Restrictions on Doctor Prescribing Information Approved
The American Medical Association has announced that on July 1 physicians can begin to restrict access to information about their prescription practices for pharmaceutical company sales representatives, the New York Times reports.
Under the new policy, physicians listed in an AMA database called Masterfile can indicate in a new online registry that pharmaceutical company sales representatives should not have access to such information for three years.
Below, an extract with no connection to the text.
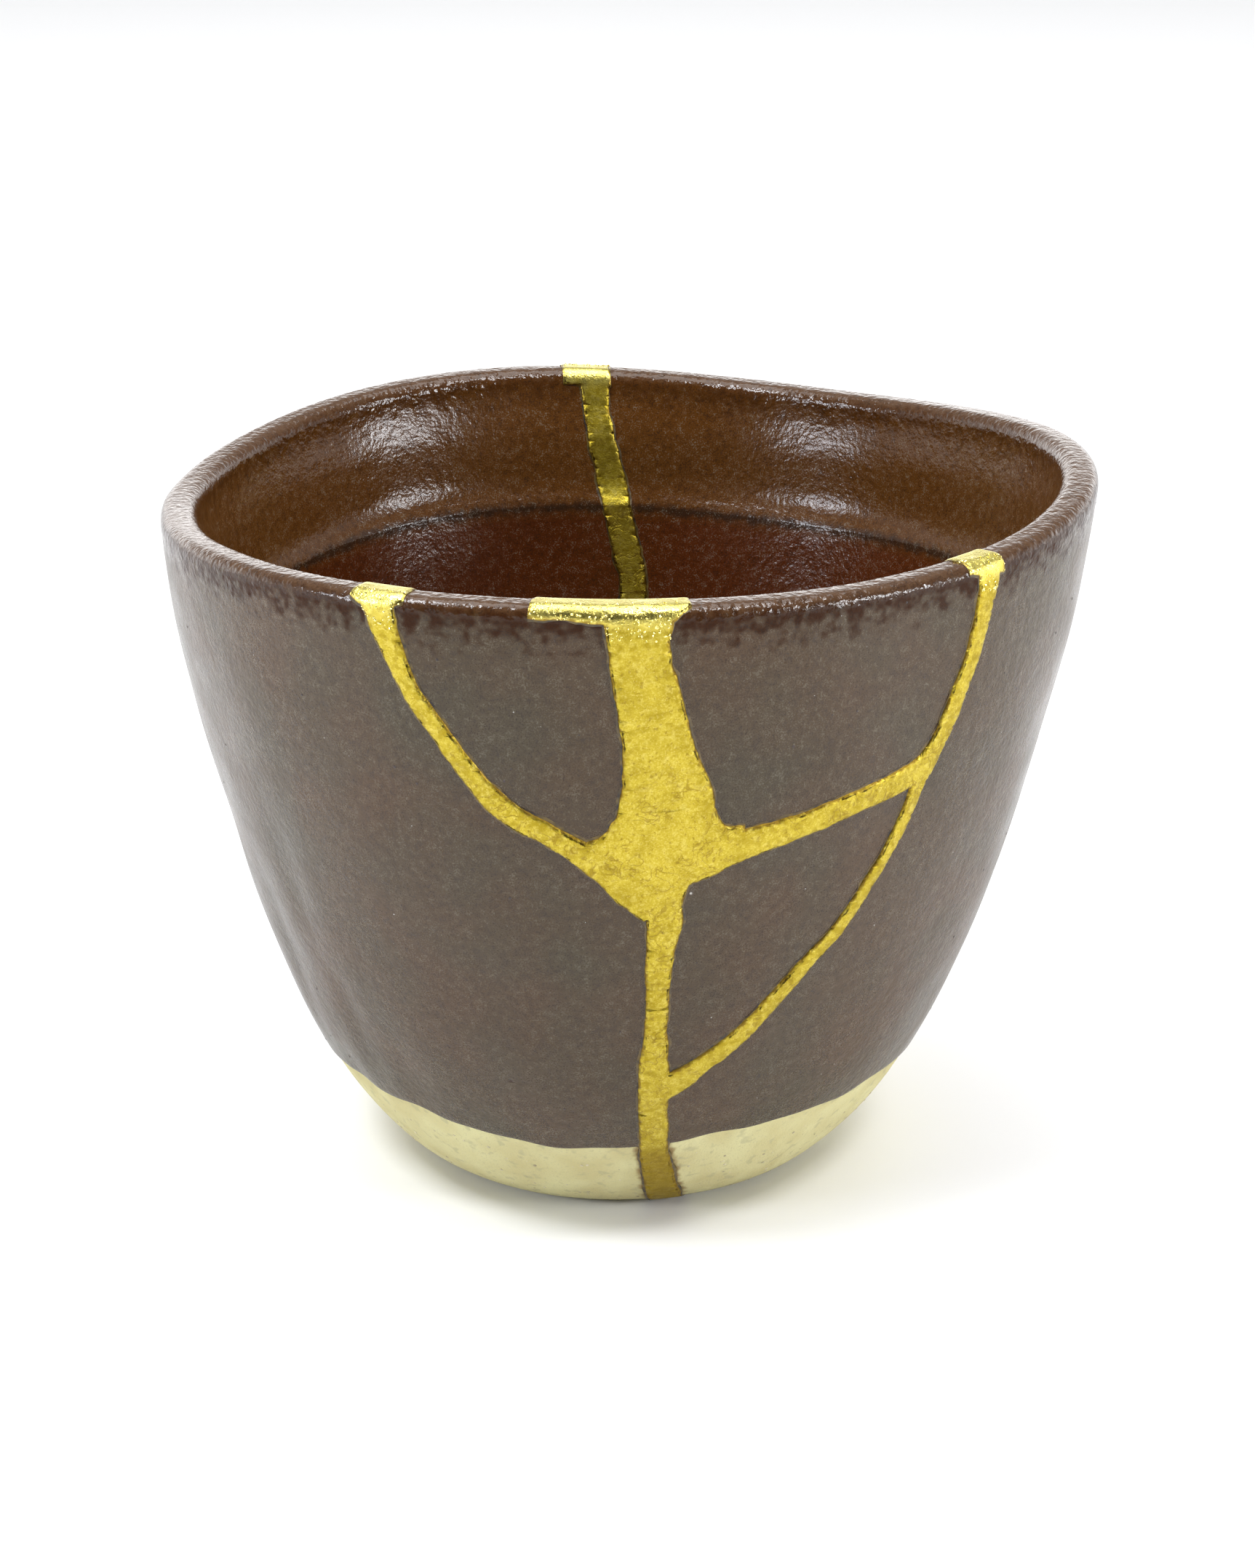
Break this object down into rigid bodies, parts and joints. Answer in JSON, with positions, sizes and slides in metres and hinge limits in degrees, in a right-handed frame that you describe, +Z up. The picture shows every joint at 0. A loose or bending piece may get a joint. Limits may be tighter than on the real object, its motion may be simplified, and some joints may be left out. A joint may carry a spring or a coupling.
{
  "type": "kintsugi tea cup",
  "caption": "Handleless stoneware tea cup, broken and mended with raised gold lacquer seams, with a round lip and a flat foot.",
  "frame": {"origin": "on the surface the cup stands on, under the middle of the rim", "axes": "+Z up out of the cup's mouth; -Y towards the front, where the wide gold fill is"},
  "size_m": [0.0875, 0.0894, 0.0679],
  "materials": {
    "left_glaze": "satin grey-brown stoneware glaze with a fine speckle, bare cream clay round the foot",
    "right_glaze": "satin grey-brown stoneware glaze with a fine speckle, bare cream clay round the foot",
    "rim_glaze": "satin grey-brown stoneware glaze with a fine speckle",
    "gold": "satin gold dust on lacquer, a little uneven, with thin dark lacquer edges"
  },
  "bodies": {
    "root": {"left_half": "left_glaze", "right_half": "right_glaze", "rim_shard_left": "rim_glaze", "rim_shard_right": "rim_glaze", "lower_shard": "rim_glaze", "gold_seams": "gold"}
  },
  "joints": []
}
Masterfile includes information on about one million U.S. medical school graduates and foreign medical school graduates licensed in the U.S.
According to the Times, pharmaceutical company sales representatives can use information "showing which physicians are prescribing what drugs" to "pressure a doctor to write more prescriptions for a name-brand medicine or fewer orders for a competitors' drug." However, according to many physicians, use of such information by pharmaceutical company sales representatives amounts to "an intrusion into the way they practice medicine" and "feeds overzealous sales practices," the Times reports.
A Gallup poll conducted for AMA in 2004 found that two-thirds of physicians oppose access to such information for pharmaceutical company sales representatives and that 25% were unaware the representatives had access.
In addition, the poll found that 77% of respondents supported a program under which physicians could restrict access to such information for pharmaceutical company sales representatives.
The new AMA policy "is viewed as a self-policing move that the drug industry and AMA, which has lucrative contracts with data-mining companies, hope will keep states from banning sales of prescription data altogether," the Times reports.
IMS Health, a market research company that specializes in the pharmaceutical industry, and competitors currently pay AMA for access to information in Masterfile.
Lawmakers in some states -- such as Arizona, New Hampshire and West Virginia -- have introduced bills that would regulate or eliminate the practice (Saul, New York Times, 5/4).